• Written task
From the entries below, reproduce exactly the line containing "Continue the Blender", the line containing "return oval(half_x, half_y, POD_Y, z, power=POD_POWER)", and every line in between, with nothing added.
-- start of Data excerpts --
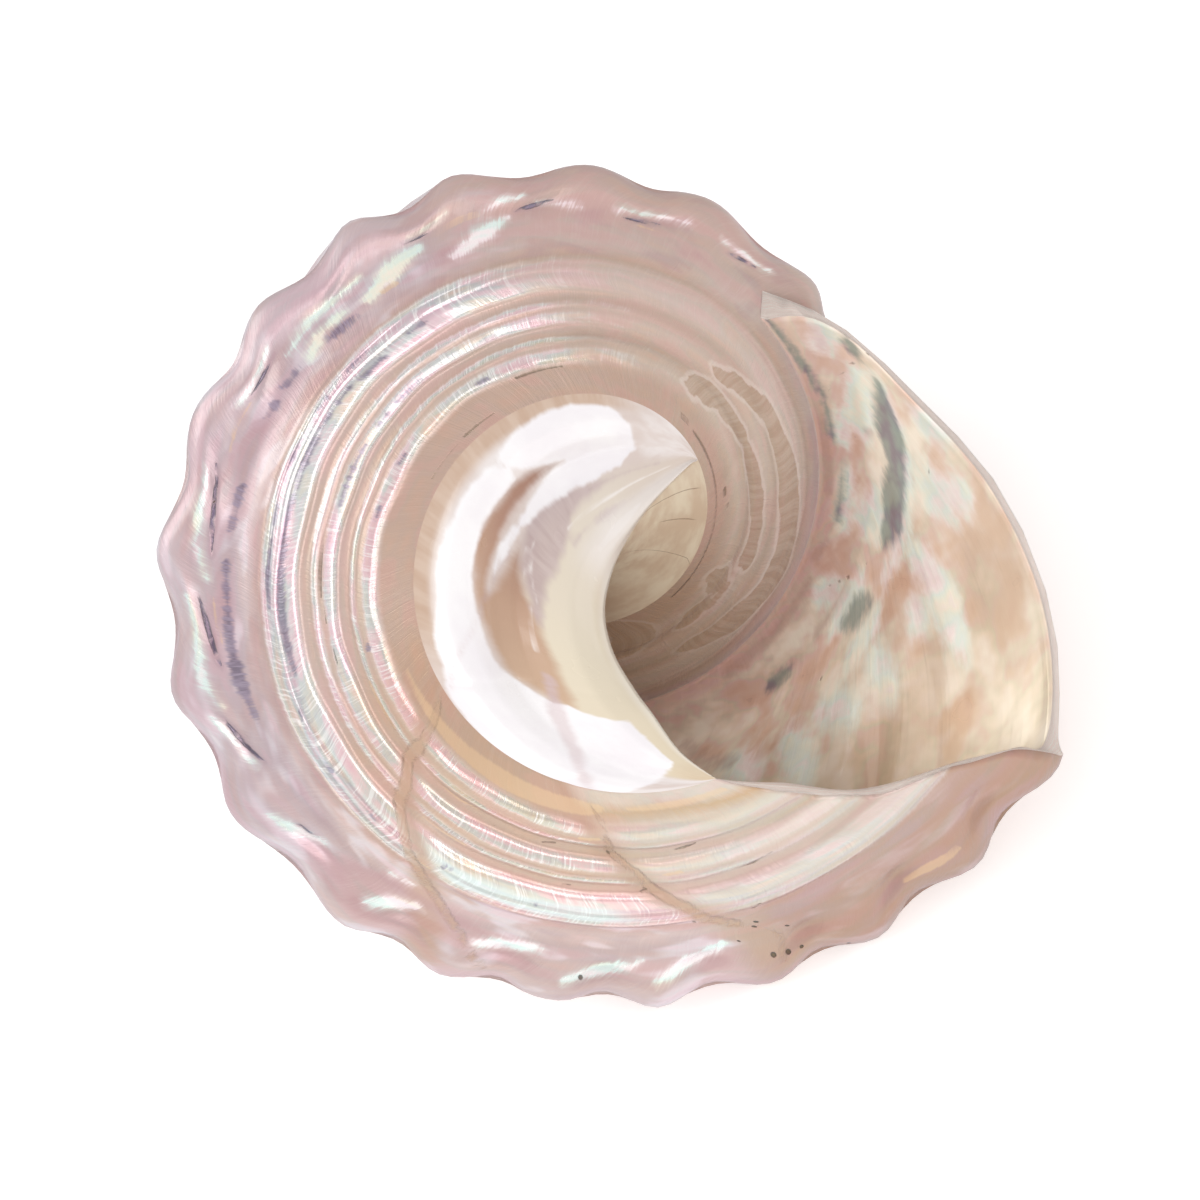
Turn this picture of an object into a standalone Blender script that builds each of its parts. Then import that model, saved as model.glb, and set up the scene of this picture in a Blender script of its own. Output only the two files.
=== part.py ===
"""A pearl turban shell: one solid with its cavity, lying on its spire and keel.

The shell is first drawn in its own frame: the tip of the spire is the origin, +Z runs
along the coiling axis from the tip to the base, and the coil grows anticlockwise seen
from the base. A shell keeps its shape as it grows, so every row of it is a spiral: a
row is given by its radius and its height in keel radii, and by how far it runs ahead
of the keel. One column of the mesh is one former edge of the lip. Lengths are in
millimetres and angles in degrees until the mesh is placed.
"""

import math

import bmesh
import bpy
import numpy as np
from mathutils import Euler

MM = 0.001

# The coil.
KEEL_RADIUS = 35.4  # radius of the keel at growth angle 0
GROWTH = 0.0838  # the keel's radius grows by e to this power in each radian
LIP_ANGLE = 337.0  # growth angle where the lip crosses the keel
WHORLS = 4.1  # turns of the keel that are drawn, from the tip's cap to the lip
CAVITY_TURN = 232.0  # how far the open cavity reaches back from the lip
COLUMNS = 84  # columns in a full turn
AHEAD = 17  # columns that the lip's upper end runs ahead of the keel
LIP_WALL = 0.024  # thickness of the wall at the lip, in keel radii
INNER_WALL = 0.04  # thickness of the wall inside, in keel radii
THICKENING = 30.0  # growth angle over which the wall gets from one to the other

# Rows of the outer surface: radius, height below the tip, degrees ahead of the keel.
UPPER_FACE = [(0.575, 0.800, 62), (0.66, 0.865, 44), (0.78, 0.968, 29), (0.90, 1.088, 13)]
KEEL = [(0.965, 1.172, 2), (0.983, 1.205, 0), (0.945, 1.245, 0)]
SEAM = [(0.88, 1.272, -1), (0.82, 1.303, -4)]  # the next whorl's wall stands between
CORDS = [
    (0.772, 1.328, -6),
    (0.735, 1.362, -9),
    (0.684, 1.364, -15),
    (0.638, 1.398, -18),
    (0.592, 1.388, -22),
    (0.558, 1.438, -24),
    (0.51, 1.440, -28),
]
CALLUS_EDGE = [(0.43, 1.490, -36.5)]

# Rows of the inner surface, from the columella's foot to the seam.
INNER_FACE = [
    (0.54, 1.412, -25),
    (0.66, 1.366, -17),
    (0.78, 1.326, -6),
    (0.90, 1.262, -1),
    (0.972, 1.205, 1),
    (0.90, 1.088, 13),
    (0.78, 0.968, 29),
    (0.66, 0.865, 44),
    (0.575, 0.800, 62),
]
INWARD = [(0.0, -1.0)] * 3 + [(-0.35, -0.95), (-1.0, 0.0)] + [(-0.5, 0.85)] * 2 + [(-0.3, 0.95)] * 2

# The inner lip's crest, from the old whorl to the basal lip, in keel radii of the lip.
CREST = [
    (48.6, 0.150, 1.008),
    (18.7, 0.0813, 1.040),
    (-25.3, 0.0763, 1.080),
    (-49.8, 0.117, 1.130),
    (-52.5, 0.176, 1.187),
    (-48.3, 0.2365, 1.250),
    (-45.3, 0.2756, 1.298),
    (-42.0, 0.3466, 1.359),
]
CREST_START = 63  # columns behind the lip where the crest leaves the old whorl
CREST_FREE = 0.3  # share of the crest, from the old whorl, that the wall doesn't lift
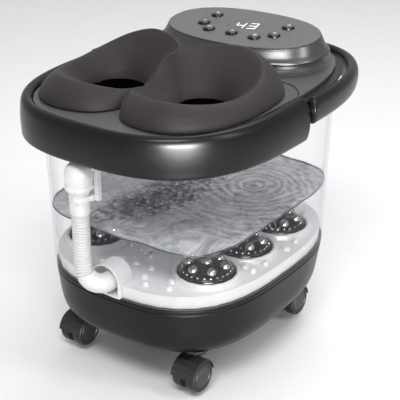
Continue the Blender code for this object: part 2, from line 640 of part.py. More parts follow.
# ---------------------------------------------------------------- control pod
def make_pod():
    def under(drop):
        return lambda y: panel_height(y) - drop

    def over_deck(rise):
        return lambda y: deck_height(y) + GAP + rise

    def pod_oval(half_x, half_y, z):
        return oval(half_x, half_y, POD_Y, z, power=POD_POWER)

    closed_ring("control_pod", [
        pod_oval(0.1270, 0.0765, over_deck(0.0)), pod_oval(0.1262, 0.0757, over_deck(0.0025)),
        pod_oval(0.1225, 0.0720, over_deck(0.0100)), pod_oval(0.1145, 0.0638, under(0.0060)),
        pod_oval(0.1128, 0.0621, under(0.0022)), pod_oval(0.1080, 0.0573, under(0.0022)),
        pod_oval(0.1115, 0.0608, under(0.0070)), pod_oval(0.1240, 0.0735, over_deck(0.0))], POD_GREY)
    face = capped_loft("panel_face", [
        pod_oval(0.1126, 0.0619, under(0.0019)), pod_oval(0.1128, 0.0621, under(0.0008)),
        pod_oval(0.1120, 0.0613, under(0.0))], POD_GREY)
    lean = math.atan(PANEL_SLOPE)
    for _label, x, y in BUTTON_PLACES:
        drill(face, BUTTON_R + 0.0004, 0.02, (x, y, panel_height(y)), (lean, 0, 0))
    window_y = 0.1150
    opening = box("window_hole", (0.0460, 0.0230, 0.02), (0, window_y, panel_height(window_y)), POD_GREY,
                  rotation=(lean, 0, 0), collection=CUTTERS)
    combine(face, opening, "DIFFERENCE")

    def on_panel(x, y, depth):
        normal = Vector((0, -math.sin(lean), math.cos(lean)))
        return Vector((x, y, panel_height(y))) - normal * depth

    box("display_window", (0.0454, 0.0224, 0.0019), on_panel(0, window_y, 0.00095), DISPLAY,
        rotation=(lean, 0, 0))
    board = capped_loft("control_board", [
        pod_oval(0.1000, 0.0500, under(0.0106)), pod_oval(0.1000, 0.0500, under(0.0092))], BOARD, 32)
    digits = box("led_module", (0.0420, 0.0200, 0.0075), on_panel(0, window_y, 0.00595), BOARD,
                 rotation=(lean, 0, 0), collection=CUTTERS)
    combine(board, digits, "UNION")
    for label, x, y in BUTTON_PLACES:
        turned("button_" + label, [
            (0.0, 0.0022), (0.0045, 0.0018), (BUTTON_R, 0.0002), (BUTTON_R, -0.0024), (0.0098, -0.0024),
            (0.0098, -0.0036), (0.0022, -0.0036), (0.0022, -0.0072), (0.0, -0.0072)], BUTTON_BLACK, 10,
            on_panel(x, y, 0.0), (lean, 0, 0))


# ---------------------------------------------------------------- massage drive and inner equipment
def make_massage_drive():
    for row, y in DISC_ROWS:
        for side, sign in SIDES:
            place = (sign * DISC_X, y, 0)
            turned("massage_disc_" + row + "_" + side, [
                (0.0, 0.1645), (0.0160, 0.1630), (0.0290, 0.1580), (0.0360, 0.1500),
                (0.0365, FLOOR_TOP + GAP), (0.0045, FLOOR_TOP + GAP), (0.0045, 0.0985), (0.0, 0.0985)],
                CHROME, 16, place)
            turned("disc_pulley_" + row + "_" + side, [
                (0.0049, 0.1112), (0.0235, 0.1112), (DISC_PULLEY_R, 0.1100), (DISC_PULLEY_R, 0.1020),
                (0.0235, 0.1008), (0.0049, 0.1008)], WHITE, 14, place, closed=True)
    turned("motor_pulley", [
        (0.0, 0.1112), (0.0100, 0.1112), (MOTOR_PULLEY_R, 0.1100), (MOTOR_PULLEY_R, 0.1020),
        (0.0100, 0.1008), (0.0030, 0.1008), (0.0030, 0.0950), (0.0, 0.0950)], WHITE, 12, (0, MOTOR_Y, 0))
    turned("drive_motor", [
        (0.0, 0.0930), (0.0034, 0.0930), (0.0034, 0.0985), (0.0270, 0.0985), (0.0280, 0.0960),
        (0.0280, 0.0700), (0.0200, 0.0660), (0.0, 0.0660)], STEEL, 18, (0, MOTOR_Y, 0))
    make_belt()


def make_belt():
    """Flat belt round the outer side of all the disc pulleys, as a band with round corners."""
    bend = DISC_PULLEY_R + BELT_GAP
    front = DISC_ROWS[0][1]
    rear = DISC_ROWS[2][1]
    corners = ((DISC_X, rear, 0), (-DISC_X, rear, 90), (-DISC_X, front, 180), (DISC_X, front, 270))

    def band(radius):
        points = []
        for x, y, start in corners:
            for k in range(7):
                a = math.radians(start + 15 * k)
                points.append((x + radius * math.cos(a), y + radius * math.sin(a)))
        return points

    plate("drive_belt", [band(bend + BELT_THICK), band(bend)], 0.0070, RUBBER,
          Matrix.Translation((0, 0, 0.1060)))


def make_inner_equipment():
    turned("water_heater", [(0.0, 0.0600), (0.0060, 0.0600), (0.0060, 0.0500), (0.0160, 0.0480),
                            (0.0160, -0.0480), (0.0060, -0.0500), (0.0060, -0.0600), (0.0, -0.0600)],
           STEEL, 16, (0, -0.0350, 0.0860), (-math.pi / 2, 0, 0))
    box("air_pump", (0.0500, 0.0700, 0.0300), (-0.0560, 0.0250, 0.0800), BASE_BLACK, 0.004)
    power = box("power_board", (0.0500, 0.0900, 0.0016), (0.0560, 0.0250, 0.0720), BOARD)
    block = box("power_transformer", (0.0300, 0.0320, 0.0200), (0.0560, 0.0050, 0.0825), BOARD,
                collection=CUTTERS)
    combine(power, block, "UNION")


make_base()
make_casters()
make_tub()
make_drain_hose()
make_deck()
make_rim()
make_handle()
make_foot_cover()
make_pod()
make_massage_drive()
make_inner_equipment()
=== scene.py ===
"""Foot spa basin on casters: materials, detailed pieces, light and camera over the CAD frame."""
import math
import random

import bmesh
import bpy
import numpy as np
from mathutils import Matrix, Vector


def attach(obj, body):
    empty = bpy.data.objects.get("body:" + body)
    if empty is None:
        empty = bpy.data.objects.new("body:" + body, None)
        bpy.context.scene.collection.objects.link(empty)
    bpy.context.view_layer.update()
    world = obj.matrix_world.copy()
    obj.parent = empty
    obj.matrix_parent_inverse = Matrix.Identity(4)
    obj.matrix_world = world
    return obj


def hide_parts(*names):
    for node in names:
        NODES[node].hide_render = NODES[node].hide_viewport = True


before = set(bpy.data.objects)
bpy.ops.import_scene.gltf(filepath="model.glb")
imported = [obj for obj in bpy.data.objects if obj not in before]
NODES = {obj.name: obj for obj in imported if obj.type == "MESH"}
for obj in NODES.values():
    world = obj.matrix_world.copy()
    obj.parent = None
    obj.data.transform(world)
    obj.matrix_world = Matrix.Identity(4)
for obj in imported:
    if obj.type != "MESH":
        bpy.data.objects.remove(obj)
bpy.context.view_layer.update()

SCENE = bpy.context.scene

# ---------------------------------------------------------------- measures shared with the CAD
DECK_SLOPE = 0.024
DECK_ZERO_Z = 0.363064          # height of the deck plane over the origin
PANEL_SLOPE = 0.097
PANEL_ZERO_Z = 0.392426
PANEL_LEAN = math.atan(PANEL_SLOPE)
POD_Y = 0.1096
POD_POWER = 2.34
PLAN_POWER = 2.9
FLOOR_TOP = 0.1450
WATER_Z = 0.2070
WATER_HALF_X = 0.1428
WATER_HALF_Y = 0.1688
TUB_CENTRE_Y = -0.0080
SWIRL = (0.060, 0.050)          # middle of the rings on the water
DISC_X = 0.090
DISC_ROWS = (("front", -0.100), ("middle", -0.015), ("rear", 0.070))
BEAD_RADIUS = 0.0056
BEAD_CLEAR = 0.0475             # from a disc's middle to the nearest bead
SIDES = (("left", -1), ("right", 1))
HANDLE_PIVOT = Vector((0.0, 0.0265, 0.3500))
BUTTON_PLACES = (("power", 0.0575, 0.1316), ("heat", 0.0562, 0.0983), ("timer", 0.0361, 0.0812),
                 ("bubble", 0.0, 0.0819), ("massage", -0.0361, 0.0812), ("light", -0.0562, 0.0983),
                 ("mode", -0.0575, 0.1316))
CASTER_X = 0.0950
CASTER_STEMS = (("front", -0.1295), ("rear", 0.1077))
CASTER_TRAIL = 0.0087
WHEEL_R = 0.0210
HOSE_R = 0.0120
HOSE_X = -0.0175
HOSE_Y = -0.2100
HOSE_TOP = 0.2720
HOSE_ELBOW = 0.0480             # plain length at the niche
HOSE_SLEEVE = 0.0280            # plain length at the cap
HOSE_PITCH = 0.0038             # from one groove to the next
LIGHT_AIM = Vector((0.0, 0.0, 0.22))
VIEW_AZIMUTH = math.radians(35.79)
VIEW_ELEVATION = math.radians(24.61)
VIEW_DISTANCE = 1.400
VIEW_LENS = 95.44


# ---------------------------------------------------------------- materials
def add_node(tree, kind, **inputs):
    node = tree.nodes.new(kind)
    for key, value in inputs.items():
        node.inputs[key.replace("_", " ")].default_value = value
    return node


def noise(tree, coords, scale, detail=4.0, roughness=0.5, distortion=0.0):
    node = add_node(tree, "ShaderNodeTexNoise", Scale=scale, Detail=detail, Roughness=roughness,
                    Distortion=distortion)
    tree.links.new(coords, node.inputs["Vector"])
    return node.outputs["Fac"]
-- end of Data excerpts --
• Answer
Continue the Blender code for this object: part 2, from line 640 of part.py. More parts follow.
# ---------------------------------------------------------------- control pod
def make_pod():
    def under(drop):
        return lambda y: panel_height(y) - drop

    def over_deck(rise):
        return lambda y: deck_height(y) + GAP + rise

    def pod_oval(half_x, half_y, z):
        return oval(half_x, half_y, POD_Y, z, power=POD_POWER)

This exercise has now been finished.